Conclusion: Leadership Development as Educational Imperative

Leadership training activities represent far more than extracurricular enrichment or optional enhancement. They constitute core educational mission—developing students' capacity to navigate complexity, collaborate effectively, think critically, and create positive change.

The evidence is unequivocal: students who engage in leadership development demonstrate improved academic performance, enhanced career outcomes (including 33% higher salaries), and greater civic engagement. School leadership ranks second only to classroom instruction in impact on student learning, explaining up to 27% of variance in student outcomes.

Yet the opportunity remains largely unrealised. Too many educational institutions treat leadership as an innate trait possessed by the fortunate few rather than a learnable capability accessible to all. Too many programmes emphasise knowledge about leadership rather than capability in leadership.

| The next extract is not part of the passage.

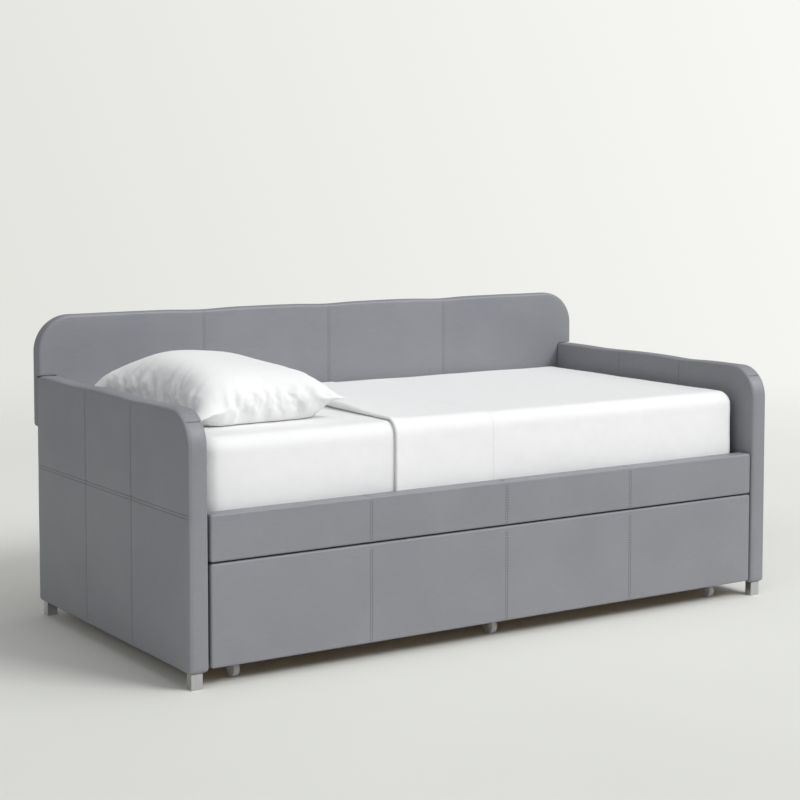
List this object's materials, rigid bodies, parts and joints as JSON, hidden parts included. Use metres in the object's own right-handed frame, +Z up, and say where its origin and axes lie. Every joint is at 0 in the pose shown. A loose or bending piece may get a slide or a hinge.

Too many activities occur as isolated events disconnected from authentic contexts where students navigate real leadership challenges.

Like Telemachus transforming from uncertain youth to capable leader through carefully orchestrated experiences, students develop leadership not through passive absorption but through active experimentation. The activities outlined in this guide provide the tools. Your challenge—and opportunity—is implementation: integrating leadership development throughout educational experience, creating psychologically safe environments for experimentation, connecting training to authentic opportunities, and measuring what matters.

Begin where you are with what you have. Select two or three activities aligned with your students' developmental level and most pressing needs. Implement them consistently. Create space for genuine reflection. Connect training to authentic opportunities for practice. Measure both immediate skill development and longer-term outcomes.

The leaders society needs tomorrow sit in your classrooms today, waiting for opportunities to develop capabilities they don't yet possess. What will you do to help them grow?